**Records provided:**
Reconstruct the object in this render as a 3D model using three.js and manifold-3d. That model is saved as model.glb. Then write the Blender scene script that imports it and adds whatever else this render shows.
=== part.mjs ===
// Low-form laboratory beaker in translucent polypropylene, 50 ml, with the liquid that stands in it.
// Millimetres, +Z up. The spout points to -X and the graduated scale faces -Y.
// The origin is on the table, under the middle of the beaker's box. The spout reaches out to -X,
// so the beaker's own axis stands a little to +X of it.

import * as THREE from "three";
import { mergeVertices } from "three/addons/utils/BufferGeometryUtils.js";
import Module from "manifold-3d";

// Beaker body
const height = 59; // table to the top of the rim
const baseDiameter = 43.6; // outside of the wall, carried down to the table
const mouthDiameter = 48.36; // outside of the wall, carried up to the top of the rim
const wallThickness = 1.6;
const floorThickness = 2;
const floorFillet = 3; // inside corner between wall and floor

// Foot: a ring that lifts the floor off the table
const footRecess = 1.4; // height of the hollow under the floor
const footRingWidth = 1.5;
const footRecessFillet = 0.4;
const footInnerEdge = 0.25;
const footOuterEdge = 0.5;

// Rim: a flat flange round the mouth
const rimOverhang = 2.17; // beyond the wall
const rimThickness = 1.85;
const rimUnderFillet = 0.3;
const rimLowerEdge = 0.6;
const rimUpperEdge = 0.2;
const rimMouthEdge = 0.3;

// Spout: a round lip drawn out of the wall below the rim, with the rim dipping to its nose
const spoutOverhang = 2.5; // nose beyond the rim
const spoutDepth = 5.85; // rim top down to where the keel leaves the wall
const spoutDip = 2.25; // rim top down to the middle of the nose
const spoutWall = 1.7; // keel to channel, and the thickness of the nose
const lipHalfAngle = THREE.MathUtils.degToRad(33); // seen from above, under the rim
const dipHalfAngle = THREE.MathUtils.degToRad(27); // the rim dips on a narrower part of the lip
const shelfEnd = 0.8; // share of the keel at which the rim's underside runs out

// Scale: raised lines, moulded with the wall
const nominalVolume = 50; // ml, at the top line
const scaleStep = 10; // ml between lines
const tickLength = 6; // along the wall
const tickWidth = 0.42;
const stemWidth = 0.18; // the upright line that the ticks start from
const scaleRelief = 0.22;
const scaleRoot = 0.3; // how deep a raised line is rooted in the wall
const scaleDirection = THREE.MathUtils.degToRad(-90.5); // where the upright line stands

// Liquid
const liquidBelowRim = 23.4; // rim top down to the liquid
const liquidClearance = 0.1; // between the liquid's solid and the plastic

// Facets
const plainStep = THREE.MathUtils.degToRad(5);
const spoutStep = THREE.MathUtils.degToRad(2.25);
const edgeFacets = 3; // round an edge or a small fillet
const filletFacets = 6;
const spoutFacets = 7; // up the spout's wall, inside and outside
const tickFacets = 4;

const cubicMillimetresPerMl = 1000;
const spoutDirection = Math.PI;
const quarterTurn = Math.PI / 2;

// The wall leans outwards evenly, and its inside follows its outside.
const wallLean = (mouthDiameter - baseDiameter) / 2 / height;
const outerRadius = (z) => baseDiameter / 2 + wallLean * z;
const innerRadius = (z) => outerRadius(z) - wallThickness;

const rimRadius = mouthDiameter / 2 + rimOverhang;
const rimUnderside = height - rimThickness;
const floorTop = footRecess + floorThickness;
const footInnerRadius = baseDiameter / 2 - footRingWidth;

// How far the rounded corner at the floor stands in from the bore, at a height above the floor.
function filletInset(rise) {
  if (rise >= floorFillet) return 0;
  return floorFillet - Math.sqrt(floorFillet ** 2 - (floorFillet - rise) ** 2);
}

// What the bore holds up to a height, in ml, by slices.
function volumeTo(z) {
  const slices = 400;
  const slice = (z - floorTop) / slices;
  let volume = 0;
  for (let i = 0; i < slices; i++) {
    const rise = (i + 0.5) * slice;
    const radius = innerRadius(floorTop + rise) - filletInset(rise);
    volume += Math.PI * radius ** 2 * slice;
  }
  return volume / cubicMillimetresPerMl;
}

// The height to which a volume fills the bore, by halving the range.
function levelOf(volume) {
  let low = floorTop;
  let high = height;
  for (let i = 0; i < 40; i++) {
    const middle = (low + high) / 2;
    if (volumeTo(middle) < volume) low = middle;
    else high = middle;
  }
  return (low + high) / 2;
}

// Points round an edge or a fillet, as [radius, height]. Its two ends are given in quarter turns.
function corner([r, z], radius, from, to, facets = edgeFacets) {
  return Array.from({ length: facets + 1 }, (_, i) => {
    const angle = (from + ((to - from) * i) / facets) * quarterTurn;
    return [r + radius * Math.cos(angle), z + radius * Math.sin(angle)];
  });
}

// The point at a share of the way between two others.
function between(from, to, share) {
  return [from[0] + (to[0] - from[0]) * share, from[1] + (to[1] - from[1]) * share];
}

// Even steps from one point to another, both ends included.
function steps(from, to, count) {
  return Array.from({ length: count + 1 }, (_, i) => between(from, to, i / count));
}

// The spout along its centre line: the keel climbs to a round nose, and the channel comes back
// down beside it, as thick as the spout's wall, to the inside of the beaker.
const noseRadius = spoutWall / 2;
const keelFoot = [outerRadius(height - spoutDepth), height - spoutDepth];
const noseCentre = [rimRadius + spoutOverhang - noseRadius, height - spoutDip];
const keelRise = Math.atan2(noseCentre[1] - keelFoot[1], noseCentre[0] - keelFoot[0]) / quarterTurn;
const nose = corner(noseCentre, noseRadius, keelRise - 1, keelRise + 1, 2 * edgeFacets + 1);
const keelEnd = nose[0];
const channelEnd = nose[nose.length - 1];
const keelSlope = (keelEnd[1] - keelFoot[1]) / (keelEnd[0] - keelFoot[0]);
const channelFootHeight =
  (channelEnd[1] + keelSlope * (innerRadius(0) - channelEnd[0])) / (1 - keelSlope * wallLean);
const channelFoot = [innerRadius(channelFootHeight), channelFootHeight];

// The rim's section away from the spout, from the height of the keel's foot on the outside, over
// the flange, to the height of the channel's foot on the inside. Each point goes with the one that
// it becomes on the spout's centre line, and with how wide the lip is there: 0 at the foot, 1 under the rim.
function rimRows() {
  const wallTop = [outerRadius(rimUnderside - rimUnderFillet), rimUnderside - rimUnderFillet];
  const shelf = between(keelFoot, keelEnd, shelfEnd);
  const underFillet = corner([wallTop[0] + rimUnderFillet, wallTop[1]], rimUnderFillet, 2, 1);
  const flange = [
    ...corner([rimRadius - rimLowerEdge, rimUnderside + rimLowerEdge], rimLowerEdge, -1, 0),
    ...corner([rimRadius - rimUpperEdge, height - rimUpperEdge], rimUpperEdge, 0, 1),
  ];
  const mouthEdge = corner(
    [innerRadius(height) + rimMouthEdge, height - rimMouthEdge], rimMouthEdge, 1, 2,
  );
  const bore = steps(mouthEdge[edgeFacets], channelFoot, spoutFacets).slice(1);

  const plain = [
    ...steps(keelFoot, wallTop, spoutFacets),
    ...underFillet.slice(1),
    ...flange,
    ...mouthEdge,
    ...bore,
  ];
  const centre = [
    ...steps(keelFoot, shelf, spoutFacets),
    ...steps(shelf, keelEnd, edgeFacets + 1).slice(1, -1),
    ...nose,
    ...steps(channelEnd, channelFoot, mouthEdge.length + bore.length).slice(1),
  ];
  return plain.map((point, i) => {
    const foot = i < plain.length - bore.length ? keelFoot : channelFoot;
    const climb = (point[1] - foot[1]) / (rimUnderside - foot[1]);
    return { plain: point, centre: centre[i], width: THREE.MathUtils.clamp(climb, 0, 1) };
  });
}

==

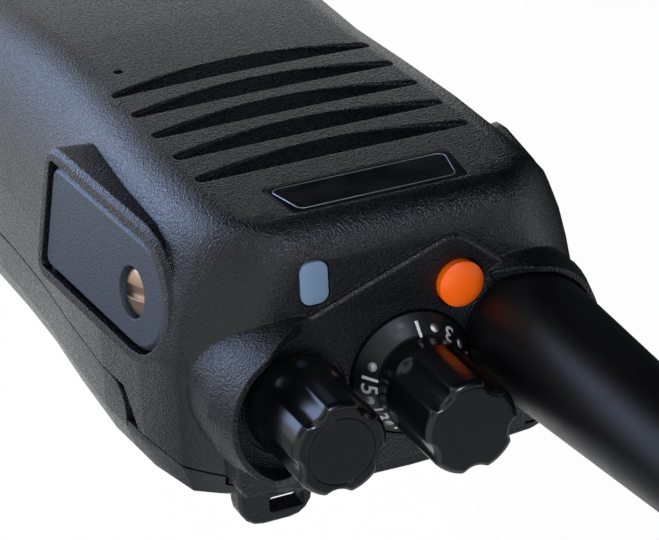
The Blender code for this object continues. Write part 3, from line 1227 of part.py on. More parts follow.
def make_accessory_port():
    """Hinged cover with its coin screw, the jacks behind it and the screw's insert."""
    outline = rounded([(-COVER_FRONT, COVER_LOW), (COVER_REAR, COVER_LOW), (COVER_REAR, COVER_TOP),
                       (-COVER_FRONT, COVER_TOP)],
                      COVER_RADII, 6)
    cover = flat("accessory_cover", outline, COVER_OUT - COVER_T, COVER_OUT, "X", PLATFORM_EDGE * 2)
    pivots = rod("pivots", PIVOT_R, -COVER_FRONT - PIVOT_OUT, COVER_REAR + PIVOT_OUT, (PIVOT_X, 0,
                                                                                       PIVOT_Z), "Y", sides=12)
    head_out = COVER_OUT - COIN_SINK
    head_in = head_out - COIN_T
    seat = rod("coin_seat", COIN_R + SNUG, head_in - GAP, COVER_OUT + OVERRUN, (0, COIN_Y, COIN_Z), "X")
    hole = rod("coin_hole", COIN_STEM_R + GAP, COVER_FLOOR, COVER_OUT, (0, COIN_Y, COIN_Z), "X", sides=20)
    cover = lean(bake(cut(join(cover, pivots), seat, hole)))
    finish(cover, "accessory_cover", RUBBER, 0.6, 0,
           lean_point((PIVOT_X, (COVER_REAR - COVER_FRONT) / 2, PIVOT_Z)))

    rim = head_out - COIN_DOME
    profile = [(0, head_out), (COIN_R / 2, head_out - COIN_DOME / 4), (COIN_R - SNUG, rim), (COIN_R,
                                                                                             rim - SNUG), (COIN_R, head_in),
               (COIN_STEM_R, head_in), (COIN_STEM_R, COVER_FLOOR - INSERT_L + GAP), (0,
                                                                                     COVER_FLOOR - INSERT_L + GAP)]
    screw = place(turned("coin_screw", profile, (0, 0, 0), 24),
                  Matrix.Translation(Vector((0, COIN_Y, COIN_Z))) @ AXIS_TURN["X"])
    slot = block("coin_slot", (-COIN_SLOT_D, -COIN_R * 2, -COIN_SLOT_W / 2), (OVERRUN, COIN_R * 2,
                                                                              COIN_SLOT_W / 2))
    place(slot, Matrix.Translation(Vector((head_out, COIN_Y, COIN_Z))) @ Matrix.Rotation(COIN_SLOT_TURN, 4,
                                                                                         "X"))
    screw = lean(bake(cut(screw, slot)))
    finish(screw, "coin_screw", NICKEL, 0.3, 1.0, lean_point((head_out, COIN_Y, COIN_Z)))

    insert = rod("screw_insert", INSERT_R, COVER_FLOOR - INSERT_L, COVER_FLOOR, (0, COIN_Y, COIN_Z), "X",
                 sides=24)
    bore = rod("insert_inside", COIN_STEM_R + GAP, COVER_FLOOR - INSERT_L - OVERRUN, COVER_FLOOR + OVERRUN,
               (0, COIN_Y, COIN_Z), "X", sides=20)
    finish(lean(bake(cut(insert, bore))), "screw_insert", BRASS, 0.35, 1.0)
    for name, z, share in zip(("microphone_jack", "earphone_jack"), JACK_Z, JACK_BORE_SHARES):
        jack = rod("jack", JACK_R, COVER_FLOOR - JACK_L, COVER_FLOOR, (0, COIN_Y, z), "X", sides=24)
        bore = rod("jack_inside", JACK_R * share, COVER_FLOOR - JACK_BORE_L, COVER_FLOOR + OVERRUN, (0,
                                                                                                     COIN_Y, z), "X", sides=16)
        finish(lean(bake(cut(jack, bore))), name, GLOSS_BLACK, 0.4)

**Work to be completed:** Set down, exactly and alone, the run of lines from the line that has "The Blender code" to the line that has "lean_point((PIVOT_X, (COVER_REAR - COVER_FRONT)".

**Reply to the task:**
The Blender code for this object continues. Write part 3, from line 1227 of part.py on. More parts follow.
def make_accessory_port():
    """Hinged cover with its coin screw, the jacks behind it and the screw's insert."""
    outline = rounded([(-COVER_FRONT, COVER_LOW), (COVER_REAR, COVER_LOW), (COVER_REAR, COVER_TOP),
                       (-COVER_FRONT, COVER_TOP)],
                      COVER_RADII, 6)
    cover = flat("accessory_cover", outline, COVER_OUT - COVER_T, COVER_OUT, "X", PLATFORM_EDGE * 2)
    pivots = rod("pivots", PIVOT_R, -COVER_FRONT - PIVOT_OUT, COVER_REAR + PIVOT_OUT, (PIVOT_X, 0,
                                                                                       PIVOT_Z), "Y", sides=12)
    head_out = COVER_OUT - COIN_SINK
    head_in = head_out - COIN_T
    seat = rod("coin_seat", COIN_R + SNUG, head_in - GAP, COVER_OUT + OVERRUN, (0, COIN_Y, COIN_Z), "X")
    hole = rod("coin_hole", COIN_STEM_R + GAP, COVER_FLOOR, COVER_OUT, (0, COIN_Y, COIN_Z), "X", sides=20)
    cover = lean(bake(cut(join(cover, pivots), seat, hole)))
    finish(cover, "accessory_cover", RUBBER, 0.6, 0,
           lean_point((PIVOT_X, (COVER_REAR - COVER_FRONT) / 2, PIVOT_Z)))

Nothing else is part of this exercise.